THE EXERCISE>
The listing below should be copied in full, word for word.
--- Start ---
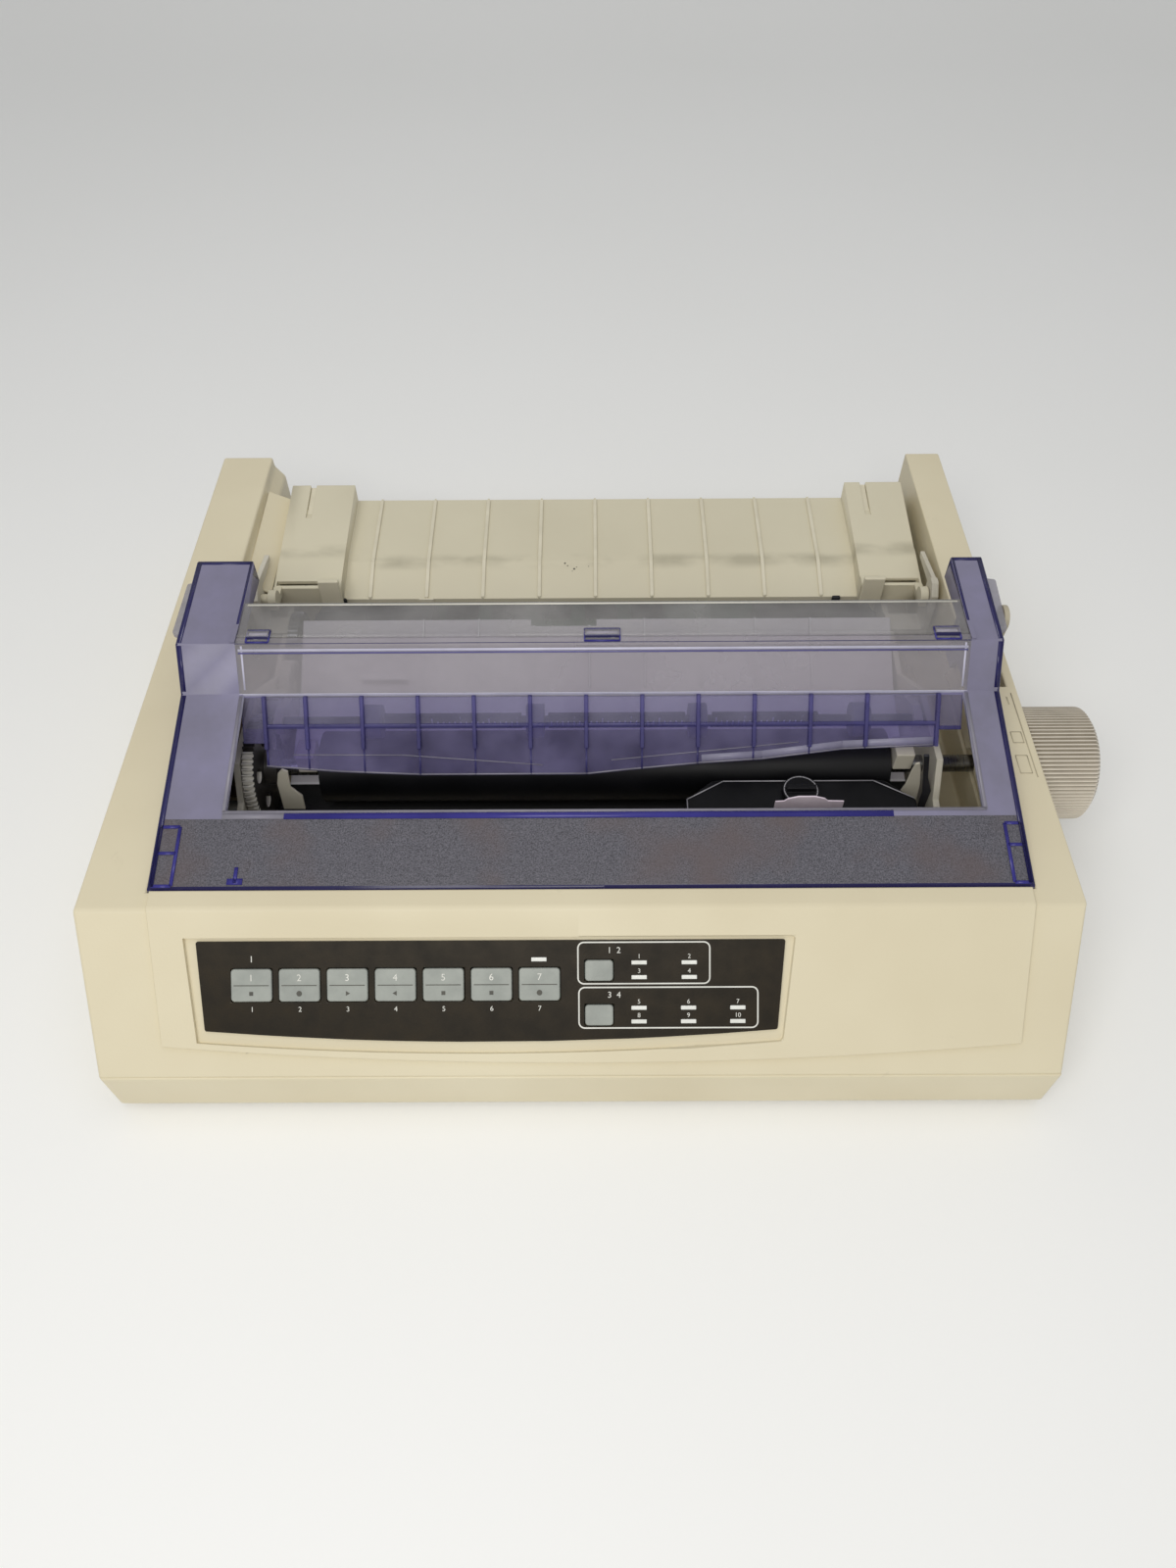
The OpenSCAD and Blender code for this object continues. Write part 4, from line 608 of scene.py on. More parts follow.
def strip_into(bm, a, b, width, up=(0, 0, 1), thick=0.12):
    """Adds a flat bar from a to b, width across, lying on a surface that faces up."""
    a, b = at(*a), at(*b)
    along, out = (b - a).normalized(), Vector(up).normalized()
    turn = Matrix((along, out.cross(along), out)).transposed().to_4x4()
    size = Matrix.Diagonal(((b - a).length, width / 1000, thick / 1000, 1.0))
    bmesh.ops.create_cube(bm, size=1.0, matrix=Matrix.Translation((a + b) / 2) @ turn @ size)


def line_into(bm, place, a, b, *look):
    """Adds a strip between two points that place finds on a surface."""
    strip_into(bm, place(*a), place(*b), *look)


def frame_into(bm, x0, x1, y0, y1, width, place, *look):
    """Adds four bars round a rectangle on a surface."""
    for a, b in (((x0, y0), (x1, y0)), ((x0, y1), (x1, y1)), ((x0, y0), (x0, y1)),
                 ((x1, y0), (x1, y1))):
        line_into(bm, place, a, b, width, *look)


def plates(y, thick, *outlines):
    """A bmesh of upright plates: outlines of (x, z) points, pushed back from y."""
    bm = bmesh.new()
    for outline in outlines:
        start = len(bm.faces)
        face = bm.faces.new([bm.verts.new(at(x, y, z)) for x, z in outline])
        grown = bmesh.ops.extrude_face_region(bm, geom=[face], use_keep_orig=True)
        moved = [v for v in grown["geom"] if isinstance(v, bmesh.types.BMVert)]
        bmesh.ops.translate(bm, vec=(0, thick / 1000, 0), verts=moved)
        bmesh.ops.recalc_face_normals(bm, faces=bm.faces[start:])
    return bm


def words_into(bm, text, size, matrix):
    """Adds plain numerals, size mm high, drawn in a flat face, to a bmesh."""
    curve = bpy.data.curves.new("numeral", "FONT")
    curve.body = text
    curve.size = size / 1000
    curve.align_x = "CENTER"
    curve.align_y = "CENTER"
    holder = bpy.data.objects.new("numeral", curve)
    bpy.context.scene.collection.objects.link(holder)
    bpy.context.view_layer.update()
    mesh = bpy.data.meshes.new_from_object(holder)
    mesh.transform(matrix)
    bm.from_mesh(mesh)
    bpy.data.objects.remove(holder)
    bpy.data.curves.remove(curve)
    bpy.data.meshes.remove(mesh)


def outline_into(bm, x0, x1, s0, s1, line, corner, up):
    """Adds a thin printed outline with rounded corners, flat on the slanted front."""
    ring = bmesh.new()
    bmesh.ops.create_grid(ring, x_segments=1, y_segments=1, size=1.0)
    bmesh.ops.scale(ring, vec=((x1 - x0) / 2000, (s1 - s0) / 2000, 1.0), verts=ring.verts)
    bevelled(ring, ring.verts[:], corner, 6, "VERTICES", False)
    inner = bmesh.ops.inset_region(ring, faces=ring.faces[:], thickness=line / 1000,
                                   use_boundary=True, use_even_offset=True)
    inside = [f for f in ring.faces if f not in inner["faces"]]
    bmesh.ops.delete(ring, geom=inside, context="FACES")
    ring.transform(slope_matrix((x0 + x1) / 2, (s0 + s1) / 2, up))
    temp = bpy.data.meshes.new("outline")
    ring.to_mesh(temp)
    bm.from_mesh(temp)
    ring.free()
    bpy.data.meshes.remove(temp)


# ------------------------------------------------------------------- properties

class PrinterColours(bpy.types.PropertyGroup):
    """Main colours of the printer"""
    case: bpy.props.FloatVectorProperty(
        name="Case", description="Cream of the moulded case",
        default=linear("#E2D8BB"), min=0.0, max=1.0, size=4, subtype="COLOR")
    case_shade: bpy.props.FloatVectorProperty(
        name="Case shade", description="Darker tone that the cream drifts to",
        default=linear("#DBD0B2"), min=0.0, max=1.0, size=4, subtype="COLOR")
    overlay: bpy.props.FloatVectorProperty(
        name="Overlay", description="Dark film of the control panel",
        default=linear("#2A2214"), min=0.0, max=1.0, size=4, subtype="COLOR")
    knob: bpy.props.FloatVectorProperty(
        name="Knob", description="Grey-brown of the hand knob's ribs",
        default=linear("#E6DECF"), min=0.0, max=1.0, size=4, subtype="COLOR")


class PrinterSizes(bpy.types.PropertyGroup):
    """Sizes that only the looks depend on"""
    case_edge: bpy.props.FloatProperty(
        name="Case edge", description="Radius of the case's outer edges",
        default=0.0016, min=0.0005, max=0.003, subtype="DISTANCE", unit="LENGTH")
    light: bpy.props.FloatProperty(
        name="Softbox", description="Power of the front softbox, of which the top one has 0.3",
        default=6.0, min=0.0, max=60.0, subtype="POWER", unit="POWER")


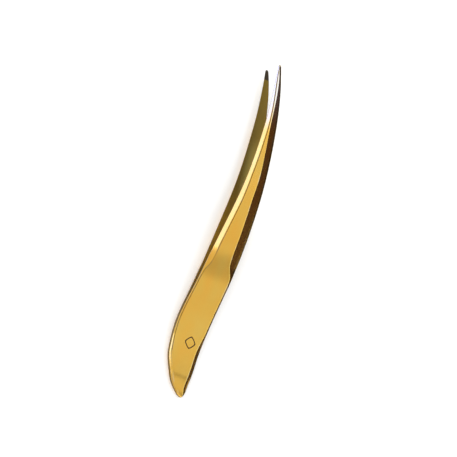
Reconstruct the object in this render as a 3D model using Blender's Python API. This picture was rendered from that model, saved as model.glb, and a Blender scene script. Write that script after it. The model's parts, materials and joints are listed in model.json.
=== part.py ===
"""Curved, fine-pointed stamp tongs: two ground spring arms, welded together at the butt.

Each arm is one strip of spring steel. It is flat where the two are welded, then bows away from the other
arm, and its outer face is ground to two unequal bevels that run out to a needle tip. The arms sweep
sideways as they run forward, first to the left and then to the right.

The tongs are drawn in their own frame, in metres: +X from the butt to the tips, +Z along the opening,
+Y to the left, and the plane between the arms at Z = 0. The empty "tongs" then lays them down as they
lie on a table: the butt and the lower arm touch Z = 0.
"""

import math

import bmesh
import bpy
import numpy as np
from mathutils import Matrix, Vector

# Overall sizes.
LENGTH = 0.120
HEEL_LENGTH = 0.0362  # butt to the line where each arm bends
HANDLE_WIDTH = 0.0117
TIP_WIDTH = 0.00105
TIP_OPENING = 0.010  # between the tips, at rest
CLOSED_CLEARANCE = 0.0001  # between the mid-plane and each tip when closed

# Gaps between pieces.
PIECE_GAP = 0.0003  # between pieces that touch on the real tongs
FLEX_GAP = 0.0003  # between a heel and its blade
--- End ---
REPLY TO THE TASK>
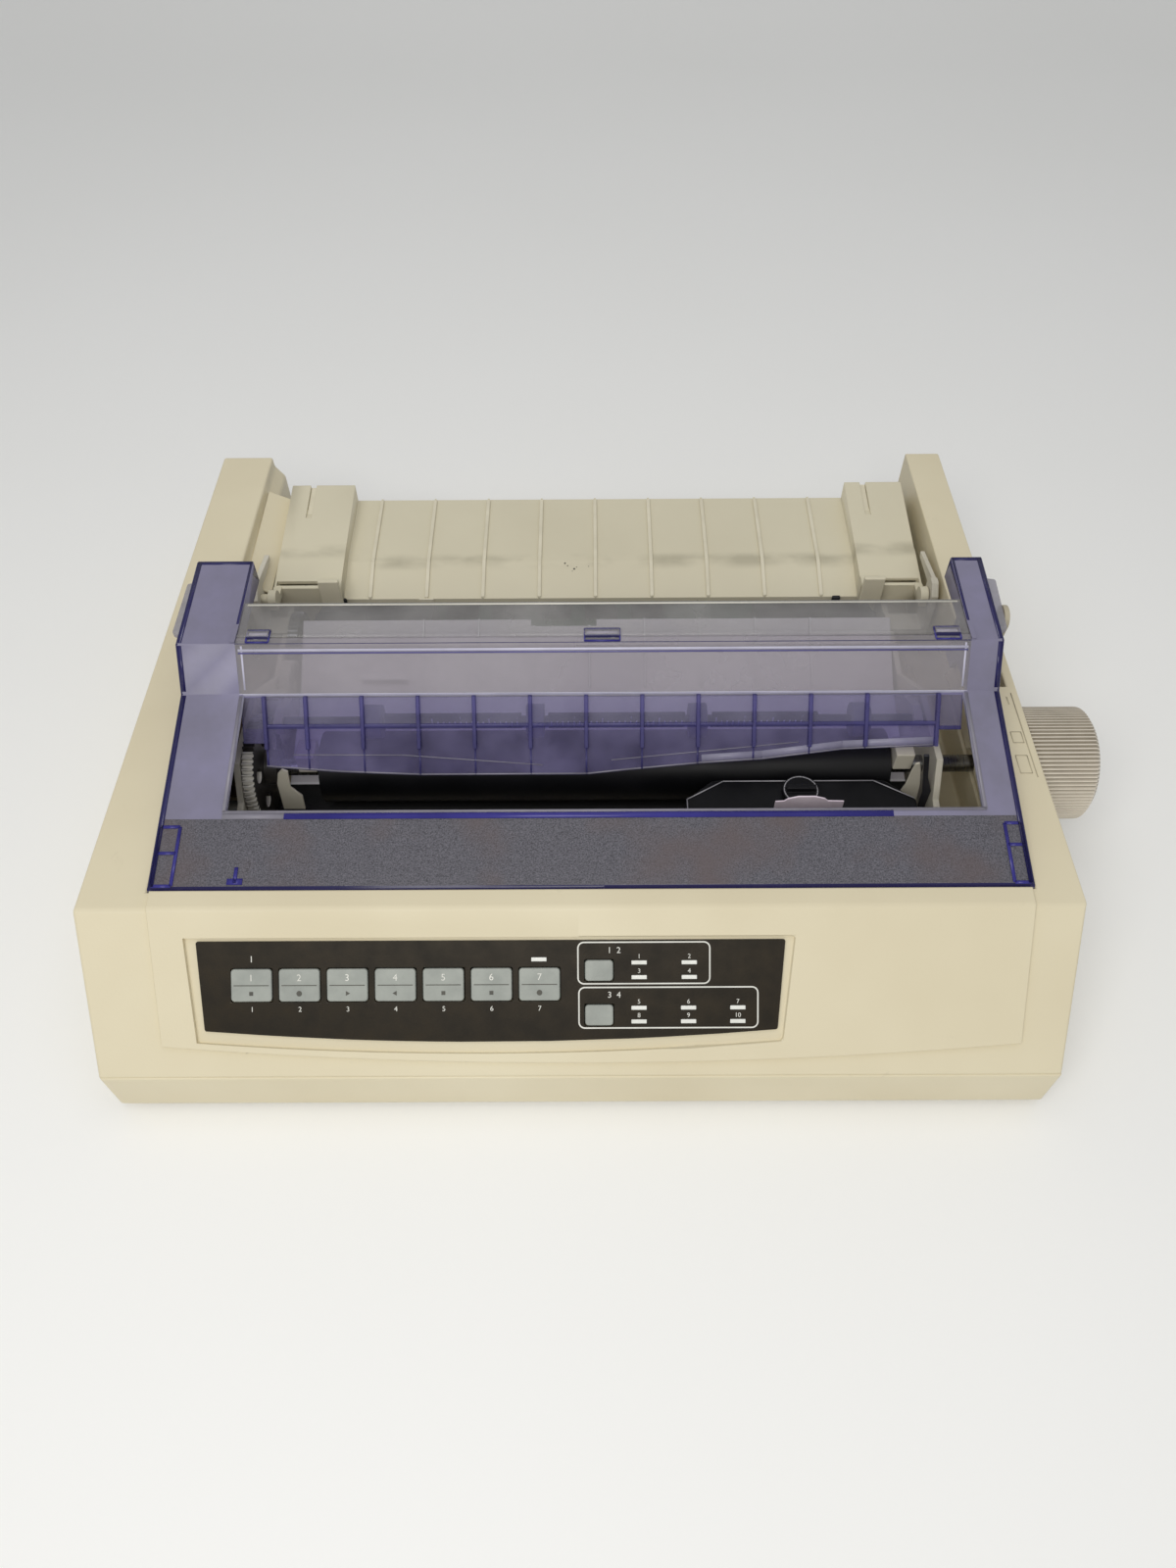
The OpenSCAD and Blender code for this object continues. Write part 4, from line 608 of scene.py on. More parts follow.
def strip_into(bm, a, b, width, up=(0, 0, 1), thick=0.12):
    """Adds a flat bar from a to b, width across, lying on a surface that faces up."""
    a, b = at(*a), at(*b)
    along, out = (b - a).normalized(), Vector(up).normalized()
    turn = Matrix((along, out.cross(along), out)).transposed().to_4x4()
    size = Matrix.Diagonal(((b - a).length, width / 1000, thick / 1000, 1.0))
    bmesh.ops.create_cube(bm, size=1.0, matrix=Matrix.Translation((a + b) / 2) @ turn @ size)


def line_into(bm, place, a, b, *look):
    """Adds a strip between two points that place finds on a surface."""
    strip_into(bm, place(*a), place(*b), *look)


def frame_into(bm, x0, x1, y0, y1, width, place, *look):
    """Adds four bars round a rectangle on a surface."""
    for a, b in (((x0, y0), (x1, y0)), ((x0, y1), (x1, y1)), ((x0, y0), (x0, y1)),
                 ((x1, y0), (x1, y1))):
        line_into(bm, place, a, b, width, *look)


def plates(y, thick, *outlines):
    """A bmesh of upright plates: outlines of (x, z) points, pushed back from y."""
    bm = bmesh.new()
    for outline in outlines:
        start = len(bm.faces)
        face = bm.faces.new([bm.verts.new(at(x, y, z)) for x, z in outline])
        grown = bmesh.ops.extrude_face_region(bm, geom=[face], use_keep_orig=True)
        moved = [v for v in grown["geom"] if isinstance(v, bmesh.types.BMVert)]
        bmesh.ops.translate(bm, vec=(0, thick / 1000, 0), verts=moved)
        bmesh.ops.recalc_face_normals(bm, faces=bm.faces[start:])
    return bm


def words_into(bm, text, size, matrix):
    """Adds plain numerals, size mm high, drawn in a flat face, to a bmesh."""
    curve = bpy.data.curves.new("numeral", "FONT")
    curve.body = text
    curve.size = size / 1000
    curve.align_x = "CENTER"
    curve.align_y = "CENTER"
    holder = bpy.data.objects.new("numeral", curve)
    bpy.context.scene.collection.objects.link(holder)
    bpy.context.view_layer.update()
    mesh = bpy.data.meshes.new_from_object(holder)
    mesh.transform(matrix)
    bm.from_mesh(mesh)
    bpy.data.objects.remove(holder)
    bpy.data.curves.remove(curve)
    bpy.data.meshes.remove(mesh)


def outline_into(bm, x0, x1, s0, s1, line, corner, up):
    """Adds a thin printed outline with rounded corners, flat on the slanted front."""
    ring = bmesh.new()
    bmesh.ops.create_grid(ring, x_segments=1, y_segments=1, size=1.0)
    bmesh.ops.scale(ring, vec=((x1 - x0) / 2000, (s1 - s0) / 2000, 1.0), verts=ring.verts)
    bevelled(ring, ring.verts[:], corner, 6, "VERTICES", False)
    inner = bmesh.ops.inset_region(ring, faces=ring.faces[:], thickness=line / 1000,
                                   use_boundary=True, use_even_offset=True)
    inside = [f for f in ring.faces if f not in inner["faces"]]
    bmesh.ops.delete(ring, geom=inside, context="FACES")
    ring.transform(slope_matrix((x0 + x1) / 2, (s0 + s1) / 2, up))
    temp = bpy.data.meshes.new("outline")
    ring.to_mesh(temp)
    bm.from_mesh(temp)
    ring.free()
    bpy.data.meshes.remove(temp)


# ------------------------------------------------------------------- properties

class PrinterColours(bpy.types.PropertyGroup):
    """Main colours of the printer"""
    case: bpy.props.FloatVectorProperty(
        name="Case", description="Cream of the moulded case",
        default=linear("#E2D8BB"), min=0.0, max=1.0, size=4, subtype="COLOR")
    case_shade: bpy.props.FloatVectorProperty(
        name="Case shade", description="Darker tone that the cream drifts to",
        default=linear("#DBD0B2"), min=0.0, max=1.0, size=4, subtype="COLOR")
    overlay: bpy.props.FloatVectorProperty(
        name="Overlay", description="Dark film of the control panel",
        default=linear("#2A2214"), min=0.0, max=1.0, size=4, subtype="COLOR")
    knob: bpy.props.FloatVectorProperty(
        name="Knob", description="Grey-brown of the hand knob's ribs",
        default=linear("#E6DECF"), min=0.0, max=1.0, size=4, subtype="COLOR")


class PrinterSizes(bpy.types.PropertyGroup):
    """Sizes that only the looks depend on"""
    case_edge: bpy.props.FloatProperty(
        name="Case edge", description="Radius of the case's outer edges",
        default=0.0016, min=0.0005, max=0.003, subtype="DISTANCE", unit="LENGTH")
    light: bpy.props.FloatProperty(
        name="Softbox", description="Power of the front softbox, of which the top one has 0.3",
        default=6.0, min=0.0, max=60.0, subtype="POWER", unit="POWER")


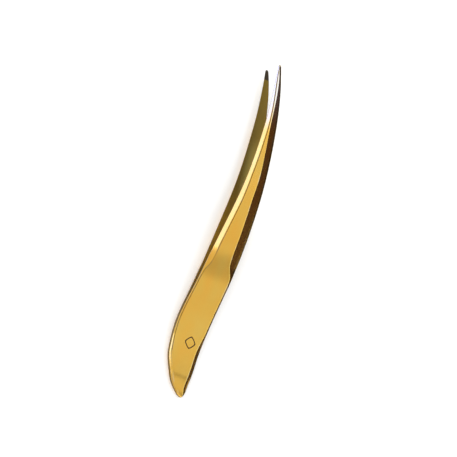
Reconstruct the object in this render as a 3D model using Blender's Python API. This picture was rendered from that model, saved as model.glb, and a Blender scene script. Write that script after it. The model's parts, materials and joints are listed in model.json.
=== part.py ===
"""Curved, fine-pointed stamp tongs: two ground spring arms, welded together at the butt.

Each arm is one strip of spring steel. It is flat where the two are welded, then bows away from the other
arm, and its outer face is ground to two unequal bevels that run out to a needle tip. The arms sweep
sideways as they run forward, first to the left and then to the right.

The tongs are drawn in their own frame, in metres: +X from the butt to the tips, +Z along the opening,
+Y to the left, and the plane between the arms at Z = 0. The empty "tongs" then lays them down as they
lie on a table: the butt and the lower arm touch Z = 0.
"""

import math

import bmesh
import bpy
import numpy as np
from mathutils import Matrix, Vector

# Overall sizes.
LENGTH = 0.120
HEEL_LENGTH = 0.0362  # butt to the line where each arm bends
HANDLE_WIDTH = 0.0117
TIP_WIDTH = 0.00105
TIP_OPENING = 0.010  # between the tips, at rest
CLOSED_CLEARANCE = 0.0001  # between the mid-plane and each tip when closed

# Gaps between pieces.
PIECE_GAP = 0.0003  # between pieces that touch on the real tongs
FLEX_GAP = 0.0003  # between a heel and its blade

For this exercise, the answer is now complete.